Keeshawn and Jabari struggle

Jabari Walker missed his first seven shots, before making a contested layup and converting the and-one. By the end of the game, he’d made 4-of-14 shots and scored 14 points. High volume, low efficiency.

In Walker’s defense, he stole the ball at half court, dunked it, drew a foul and made the free throw with 2:36 left in the game to extend the lead to six. Then he hit a 3-pointer to extend the lead to nine with 1:40 on the clock. Walker iced the game.

The late-game performance is a major caveat.

Meanwhile, Keeshawn Barthelemy missed his first four shots, and three of them were deep. He finished 2-for-7 from the field and only scored four points, continuing a string of struggles.

Barthelemy started hot from three this season, making 11 of his 16 attempts in the first five games of the year. Since that point, he’s missed 20 of 21 shots form deep.

Singling out just two players who struggled on Friday is unfair—Tristan da Silva only score two points on six shots—but Walker is the team’s star and Barthelemy is the starting point guard. Plus, we know both players are capable of much more than they showed against Milwaukee.

At this point in the season, Colorado is lacking an offensive centerpiece. Nobody on the team is capable of being the first option on the offensive end of the floor night-in and night-out.

Possessing a No. 1 option makes the game simpler; you give him the ball off the bat and let him cook. If he can put up some early points, the defense needs to help early, or defend out deeper, or just send a straight-up double team. For some teams, defenses don’t even need to get beat by a No. 1 to commit more defensive focus toward him.
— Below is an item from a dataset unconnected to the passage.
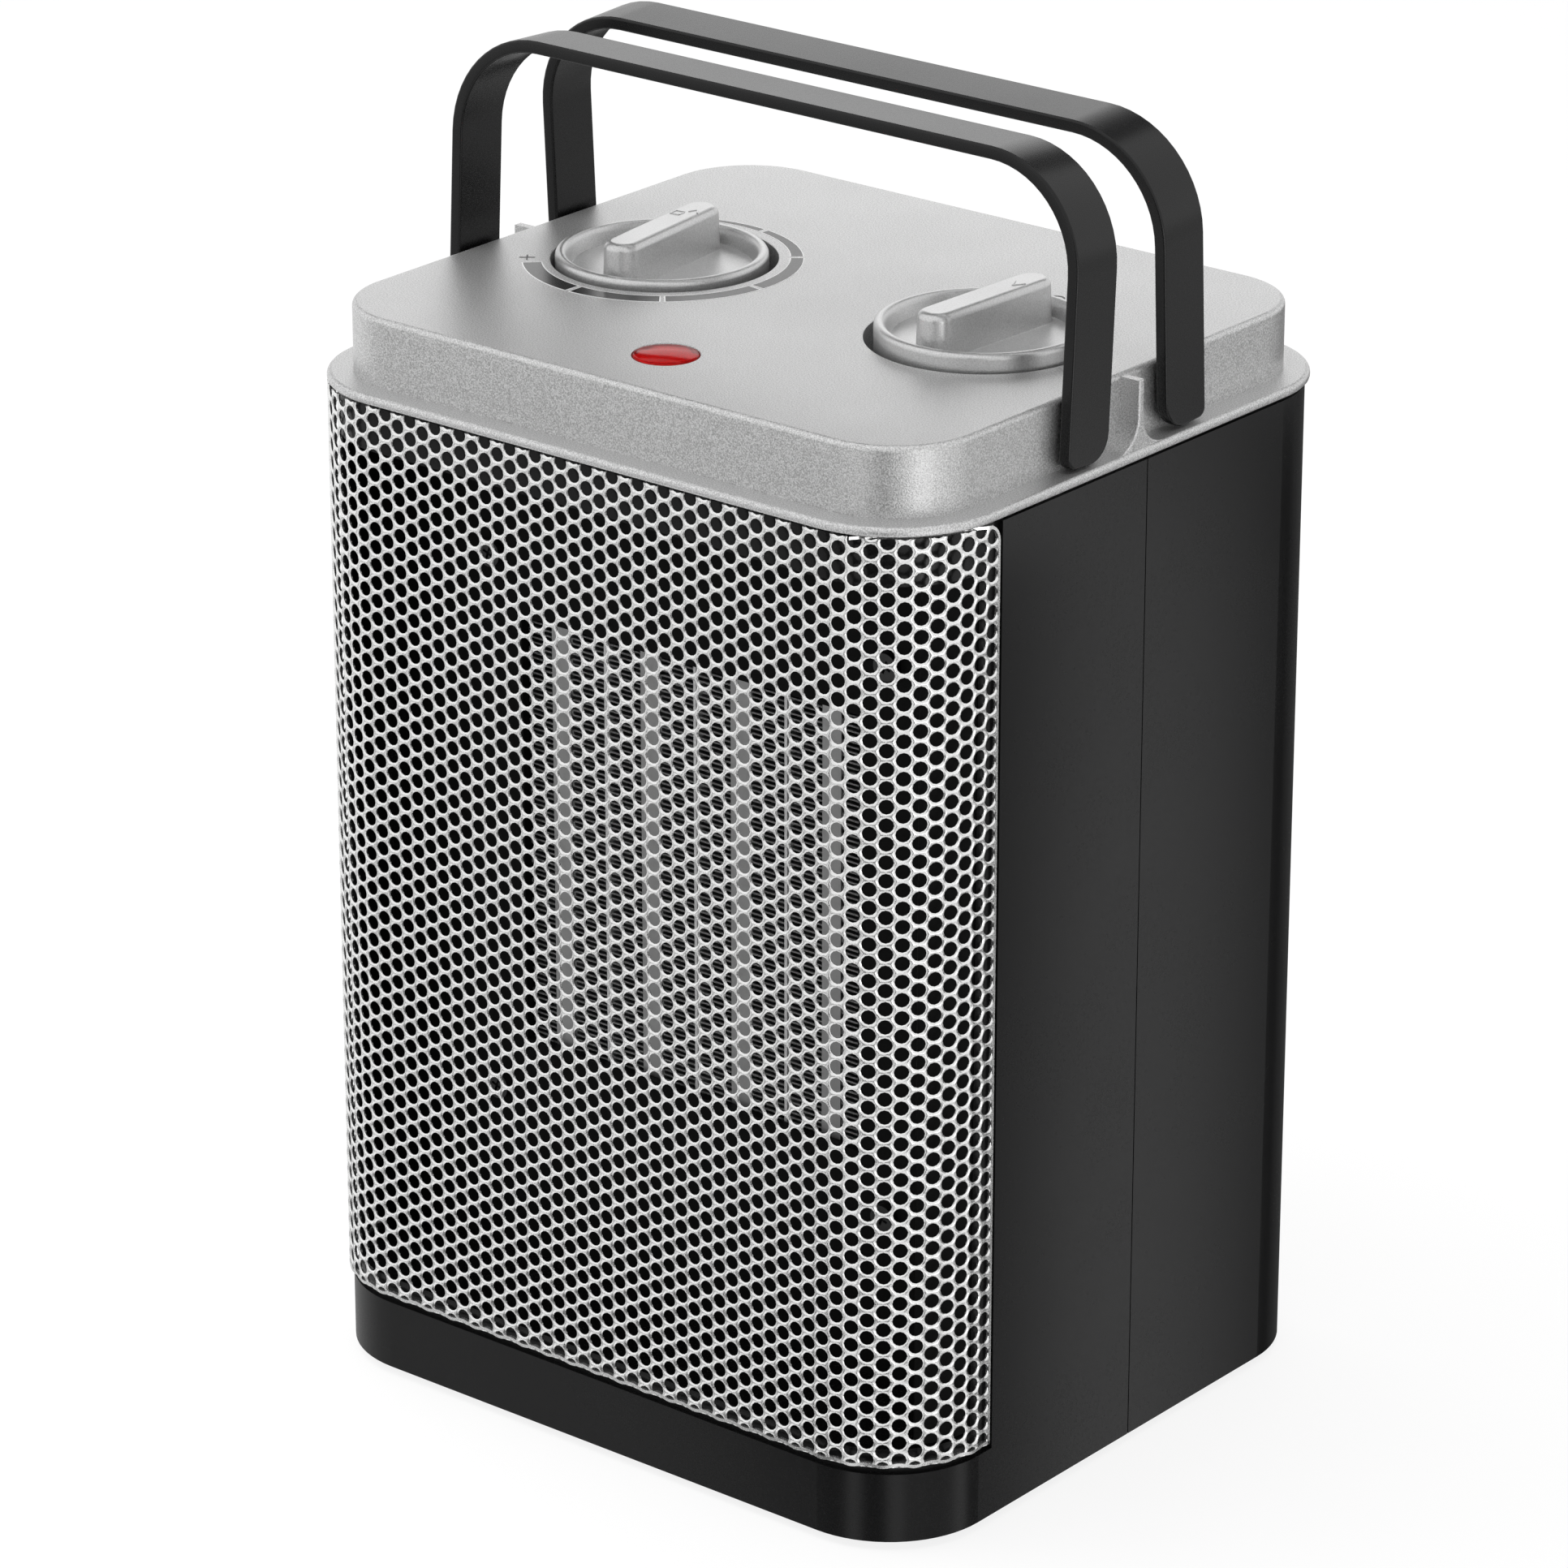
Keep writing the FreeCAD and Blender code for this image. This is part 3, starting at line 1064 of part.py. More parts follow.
def tip_plunger():
    """Plunger that the floor pushes up while the heater stands."""
    flange = plunger_flange_z()
    foot = rod(PLUNGER_R, Vector(0, TIP_Y, 0), UP, flange + 0.5)
    foot = foot.makeFillet(0.6, edges_at(foot, 0))
    disc = rod(PLUNGER_FLANGE_R, Vector(0, TIP_Y, flange), UP, PLUNGER_FLANGE_T)
    stem = rod(PLUNGER_STEM_R, Vector(0, TIP_Y, flange), UP, FLOOR_Z + TIP_H + 1 - flange)
    return fuse_all([foot, disc, stem])


def tip_spring():
    """Coil spring between the plunger's flange and the case."""
    low = plunger_flange_z() + PLUNGER_FLANGE_T + SPRING_WIRE + STEM_GAP
    high = FLOOR_Z + TIP_H - TIP_ROOF - SPRING_WIRE - STEM_GAP
    helix = Part.makeHelix((high - low) / SPRING_TURNS, high - low, SPRING_R)
    section = Part.Wire([Part.makeCircle(SPRING_WIRE, Vector(SPRING_R, 0, 0), BACK)])
    coil = Part.Wire(helix).makePipeShell([section], True, True)
    return coil.translated(Vector(0, TIP_Y, low))


def tip_screw_places():
    """The tip-over switch's two screws, as x."""
    reach = TIP_BODY / 2 + EAR_L / 2
    return [-reach, reach]


def tip_screws():
    """Two screws that hold the tip-over switch."""
    return Part.makeCompound([screw(Vector(x, TIP_Y, FLOOR_Z + EAR_T), DOWN, EAR_T + BASE_T)
                              for x in tip_screw_places()])


# ---------------------------------------------------------------- electrics
def cord_bush():
    """Flanged bush in the back for the mains lead."""
    at = Vector(CORD_X, HALF_D, STAND + CORD_Z)
    length = CORD_BUSH_IN + WALL + CORD_LIP
    body = rod(CORD_BUSH_R, at - BACK * (WALL + CORD_BUSH_IN), BACK, length)
    flange = rod(CORD_FLANGE_R, at + BACK * 0.1, BACK, CORD_LIP - 0.1)
    flange = flange.makeFillet(0.4, [e for e in flange.Edges if e.BoundBox.YMin > HALF_D + 0.2])
    keeper = rod(CORD_FLANGE_R, at - BACK * (WALL + CORD_LIP + 0.1), BACK, CORD_LIP)
    return fuse_all([body, flange, keeper]).cut(rod(CORD_R, at - BACK * DEPTH / 2, BACK, DEPTH))


def terminal_block():
    """Ceramic terminal block for the supply, standing on the base plate."""
    x0, y0 = BLOCK_X - BLOCK_L / 2, BLOCK_Y - BLOCK_W / 2
    block = box(x0, x0 + BLOCK_L, y0, y0 + BLOCK_W, FLOOR_Z, FLOOR_Z + BLOCK_H)
    cuts = []
    for index in range(BLOCK_POLES):
        x = x0 + BLOCK_L * (index + 0.5) / BLOCK_POLES
        cuts.append(rod(POLE_R, Vector(x, BLOCK_Y, FLOOR_Z + BLOCK_H / 2), UP, BLOCK_H))
    for index in range(1, BLOCK_POLES):
        x = x0 + BLOCK_L * index / BLOCK_POLES
        cuts.append(box(x - 0.8, x + 0.8, y0 - 1, y0 + BLOCK_W + 1,
                        FLOOR_Z + BLOCK_H - POLE_SLOT, FLOOR_Z + BLOCK_H + 1))
    return cut_all(block, cuts)


def duct_top():
    """Upper outer face of the duct."""
    return ELEMENT_Z + DUCT_HALF_H + DUCT_T


def duct_middle():
    """Half way along the duct."""
    return (BAFFLE_Y + DUCT_REAR) / 2


def thermal_cutout():
    """Round bimetal cut-out on top of the duct."""
    y = duct_middle()
    at = Vector(0, y, duct_top())
    body = rod(CUTOUT_R, at, UP, CUTOUT_H)
    body = body.makeChamfer(0.8, edges_at(body, duct_top() + CUTOUT_H))
    middle = CUTOUT_R * 0.6
    tabs = [box(sx * middle - SPADE_T / 2, sx * middle + SPADE_T / 2, y - SPADE_W / 2, y + SPADE_W / 2,
                duct_top() + CUTOUT_H - 1, duct_top() + CUTOUT_H + SPADE_H) for sx in (-1, 1)]
    return fuse_all([body] + tabs)


def thermal_fuse():
    """One-shot fuse lying on the duct beside the cut-out."""
    at = Vector(CUTOUT_R + FUSE_GAP, duct_middle() - FUSE_L / 2, duct_top() + FUSE_R + 0.1)
    leads = rod(FUSE_LEAD_R, at - BACK * FUSE_LEAD_L, BACK, FUSE_L + 2 * FUSE_LEAD_L)
    return fuse_all([rod(FUSE_R, at, BACK, FUSE_L), leads])


def wire(points):
    """Insulated wire along straight runs joined by tangent arcs."""
    points = [Vector(*p) for p in points]
    edges = []
    here = points[0]
    for index in range(1, len(points) - 1):
        before, corner, after = points[index - 1:index + 2]
        back, ahead = (before - corner).normalize(), (after - corner).normalize()
        run = 0.45 * min((before - corner).Length, (after - corner).Length)
        half = back.getAngle(ahead) / 2
        radius = run * math.tan(half)
        start, end = corner + back * run, corner + ahead * run
        bisector = (back + ahead).normalize()
        middle = corner + bisector * (radius / math.sin(half) - radius)
        edges.append(Part.makeLine(here, start))
        edges.append(Part.Arc(start, middle, end).toShape())
        here = end
    edges.append(Part.makeLine(here, points[-1]))
    path = Part.Wire(edges)
    direction = (points[1] - points[0]).normalize()
    section = Part.Wire([Part.makeCircle(WIRE_R, points[0], direction)])
    return path.makePipeShell([section], True, False)


def block_wire_start(share):
    """Where a wire leaves the terminal block, at a share of its length from the middle."""
    return BLOCK_X + BLOCK_L * share, BLOCK_Y, FLOOR_Z + BLOCK_H + WIRE_GAP


def wire_supply():
    """From the terminal block up to the mode selector."""
    x, y = control_places()[1]
    low = PANEL_Z - SELECTOR_H - TAG_H
    side = INNER_X - 16
    start = block_wire_start(1 / 3)
    return wire([start, (start[0], BLOCK_Y + 2, FLOOR_Z + 37), (start[0] + 30, INNER_Y - 9, FLOOR_Z + 45),
                 (side - 22, INNER_Y - 10, FLOOR_Z + 57), (side, INNER_Y - 20, ELEMENT_Z - 33),
                 (side, INNER_Y - 22, ELEMENT_Z + 7), (side, INNER_Y - 26, ELEMENT_Z + 42),
                 (side - 8, y + 27.5, low - 16.3), (x + TAG_X, y + 3.5, low - 12.3),
                 (x + TAG_X, y, low - WIRE_GAP)])


def wire_link():
    """From the mode selector across to the thermostat."""
    left, right = control_places()
    low_left = PANEL_Z - THERMOSTAT_H - TAG_H
    low_right = PANEL_Z - SELECTOR_H - TAG_H
    from_x, to_x = right[0] - TAG_X, left[0] + TAG_X
    return wire([(from_x, right[1], low_right - WIRE_GAP), (from_x, right[1] + 2, low_right - 13.3),
                 (14, right[1] + 7.5, low_right - 17.3), (-14, right[1] + 7.5, low_right - 15.3),
                 (to_x, left[1] + 2, low_left - 13.3), (to_x, left[1], low_left - WIRE_GAP)])


def terminal_top():
    """Upper ends of the element's terminals."""
    return ELEMENT_Z + ELEMENT_H / 2 + HOLDER_H + TERMINAL_H


def terminal_y():
    """The terminals' place from front to back."""
    return -ELEMENT_FRONT + ELEMENT_DEPTH / 2


def wire_element():
    """From the thermostat down to the element's left terminal."""
    x, y = control_places()[0]
    low = PANEL_Z - THERMOSTAT_H - TAG_H
    top, end_y = terminal_top(), terminal_y()
    return wire([(x - TAG_X, y, low - WIRE_GAP), (x - TAG_X, y - 2, low - 11.3), (x - 2, y - 16, low - 7.3),
                 (-TERMINAL_X - 2, end_y + 2, top + 13.5), (-TERMINAL_X, end_y, top + WIRE_GAP)])


def wire_return():
    """From the terminal block up to the element's right terminal."""
    top, end_y = terminal_top(), terminal_y()
    side = INNER_X - 12
    start = block_wire_start(0)
    return wire([start, (start[0], BLOCK_Y - 4, FLOOR_Z + 31), (start[0] + 34, BLOCK_Y - 24, FLOOR_Z + 37),
                 (side - 30, BLOCK_Y - 34, FLOOR_Z + 41), (side, BLOCK_Y - 42, ELEMENT_Z - 53),
                 (side, BLOCK_Y - 46, ELEMENT_Z - 13), (side, BLOCK_Y - 52, ELEMENT_Z + 27),
                 (side - 4, end_y + 14, ELEMENT_Z + 57), (side - 18, end_y + 2, top + 9.5),
                 (TERMINAL_X + 2, end_y + 1, top + 14.5), (TERMINAL_X, end_y, top + WIRE_GAP)])


def wire_motor():
    """From the terminal block up to the motor."""
    start = block_wire_start(-1 / 3)
    tab_z = motor_tag_z()
    tab_y = MOTOR_REAR + CAP_T + SPADE_H
    behind = (tab_y + INNER_Y) / 2 - 2.9
    return wire([start, (start[0], BLOCK_Y + 6, FLOOR_Z + 39), (start[0] + 14, behind - 4, FLOOR_Z + 65),
                 (-MOTOR_TAG_X - 10, behind, tab_z - 20), (-MOTOR_TAG_X - 1, behind, tab_z - 4),
                 (-MOTOR_TAG_X, tab_y + WIRE_GAP, tab_z)])


# ---------------------------------------------------------------- fasteners
def cover_screws():
    """Four screws up through the housing's posts into the cover."""
    return Part.makeCompound([screw(Vector(x, y, HOUSING_TOP - POST_H), UP, POST_H + 8)
                              for x, y in post_places()])


def base_screws():
    """Four screws up through the base plate."""
    return Part.makeCompound([screw(Vector(x, y, BASE_Z), UP, BASE_T + 12) for x, y in post_places()])


def housing_screws():
    """Four screws that draw the housing halves together."""
    y = SEAM_Y + SEAM_GAP / 2 + POST_H
    return Part.makeCompound([screw(Vector(x, y, z), FRONT, POST_H + 12) for x, z in side_boss_places()])


def duct_screws():
    """Four screws through baffle and duct, and four through shroud and duct."""
    front = BAFFLE_Y - BAFFLE_T
    rear = DUCT_REAR + DUCT_T
    shapes = [screw(Vector(x, front, z), BACK, BAFFLE_T + DUCT_T + 3) for x, z in duct_screw_places()]
    shapes += [screw(Vector(x, rear, z), FRONT, 2 * DUCT_T + 3) for x, z in duct_screw_places()]
    return Part.makeCompound(shapes)


def bracket_screws():
    """Three screws that hold the motor's bracket on the shroud."""
    return Part.makeCompound([screw(Vector(x, BRACKET_REAR, z), FRONT, BRACKET_T + 5)
                              for x, z in bracket_screw_places()])


def motor_screws():
    """Two screws through the bracket into the motor."""
    return Part.makeCompound([screw(Vector(x, SHROUD_REAR, z), BACK, BRACKET_T + 3)
                              for x, z in motor_screw_places()])


# ---------------------------------------------------------------- nodes
THERMOSTAT, MODE = control_places()
NODES = {
    "front_housing": front_housing,
    "rear_housing": rear_housing,
    "top_cover": top_cover,
    "front_grille": front_grille,
    "base_plate": base_plate,
    "rubber_feet": rubber_feet,
    "front_handle": lambda: bail(-1),
    "rear_handle": lambda: bail(1),
    "front_handle_clips": lambda: bail_clips(-1),
    "rear_handle_clips": lambda: bail_clips(1),
    "thermostat_knob": lambda: knob(THERMOSTAT, THERMOSTAT_LIFT, THERMOSTAT_REST),
    "mode_knob": lambda: knob(MODE, MODE_LIFT, MODE_REST),
    "thermostat_spindle": lambda: spindle(THERMOSTAT, THERMOSTAT_H, THERMOSTAT_LIFT),
    "selector_spindle": lambda: spindle(MODE, SELECTOR_H, MODE_LIFT),
    "thermostat_body": lambda: control_body(THERMOSTAT, THERMOSTAT_H, False),
    "selector_body": lambda: control_body(MODE, SELECTOR_H, True),
    "indicator_lens": indicator_lens,
    "indicator_lamp": indicator_lamp,
    "heater_bars": heater_bars,
    "divider_plates": divider_plates,
    "heater_fins": heater_fins,
    "upper_element_holder": lambda: holder(1),
    "lower_element_holder": lambda: holder(-1),
    "element_terminals": terminals,
    "baffle_plate": baffle,
    "element_duct": element_duct,
    "fan_shroud": fan_shroud,
    "fan_impeller": fan_impeller,
    "motor_shaft": motor_shaft,
    "motor_rotor": motor_rotor,
    "motor_stator": motor_stator,
    "motor_can": motor_can,
    "motor_end_cap": motor_end_cap,
    "motor_bushes": motor_bushes,
    "motor_bracket": motor_bracket,
    "tip_switch_body": tip_switch_body,
    "tip_switch_plunger": tip_plunger,
    "tip_switch_spring": tip_spring,
    "thermal_cutout": thermal_cutout,
    "thermal_fuse": thermal_fuse,
    "terminal_block": terminal_block,
    "cord_inlet_bush": cord_bush,
    "wire_supply": wire_supply,
    "wire_link": wire_link,
    "wire_element": wire_element,
    "wire_return": wire_return,
    "wire_motor": wire_motor,
    "cover_screws": cover_screws,
    "base_screws": base_screws,
    "housing_screws": housing_screws,
    "control_screws": control_screws,
    "duct_screws": duct_screws,
    "bracket_screws": bracket_screws,
    "motor_screws": motor_screws,
    "tip_switch_screws": tip_screws,
}

os.makedirs("parts", exist_ok=True)
for name, make in NODES.items():
    make().exportStep(os.path.join("parts", name + ".step"))
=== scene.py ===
import json
import logging
import math
from contextlib import contextmanager
from dataclasses import dataclass
from enum import Enum
from typing import Callable, Iterator, Optional, Sequence, Union

import bmesh
import bpy
from mathutils import Euler, Matrix, Vector


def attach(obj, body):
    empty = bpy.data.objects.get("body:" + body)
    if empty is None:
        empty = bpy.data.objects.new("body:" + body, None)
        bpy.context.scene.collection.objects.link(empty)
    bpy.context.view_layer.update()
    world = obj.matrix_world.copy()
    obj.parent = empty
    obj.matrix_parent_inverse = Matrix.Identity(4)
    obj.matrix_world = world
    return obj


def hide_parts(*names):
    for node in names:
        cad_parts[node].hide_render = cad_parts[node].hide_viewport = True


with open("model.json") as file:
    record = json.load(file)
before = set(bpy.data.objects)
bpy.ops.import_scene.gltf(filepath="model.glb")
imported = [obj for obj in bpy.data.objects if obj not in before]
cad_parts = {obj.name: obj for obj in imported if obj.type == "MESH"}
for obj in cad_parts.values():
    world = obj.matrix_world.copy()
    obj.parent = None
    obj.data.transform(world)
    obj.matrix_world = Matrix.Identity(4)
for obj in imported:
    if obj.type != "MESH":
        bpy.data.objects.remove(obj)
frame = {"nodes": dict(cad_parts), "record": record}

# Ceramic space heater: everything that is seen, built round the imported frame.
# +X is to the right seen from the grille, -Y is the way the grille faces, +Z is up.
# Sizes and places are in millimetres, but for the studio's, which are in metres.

LOG = logging.getLogger("heater")
MM = 0.001
WELD = 0.01 * MM
Colour = tuple[float, float, float]
Point = Sequence[float]
Number = Union[float, "Value"]

# Places that several pieces share.
DECK = 241.5
PIVOT_Y = 16.3
PIVOT_Z = 233.6
LENS_Y = -49.5
SPINDLES = ((-43.3, 0.5), (43.3, 0.5))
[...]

The point is that nobody is taking the defense’s attention off of his teammates, because opponents have been able to guard the Buffs straight up and find positive results.

The season will be a grind until somebody proves they can score consistently in one-on-one situations.

Evan Battey gets back to his steady self

Colorado’s steady hand coming into the season was supposed to be Evan Battey. He delivered in the first few games, but has struggled recently.

In the three games leading up to Friday, he’d made 9-of-29 shots.

On Friday, Battey hit six of his eight attempts and scored a team-high 15 points. He also provided five rebounds, a block and a steal. It was a solid night from CU’s big man, and one that was desparately needed.

The only knock is a lone turnover and a couple of mental lapses that gave up easy points in the game’s early going.

Colorado doesn’t need Battey to be a superstar, it just needs him to provide consistent good work down low. He looked like he’s back on that track.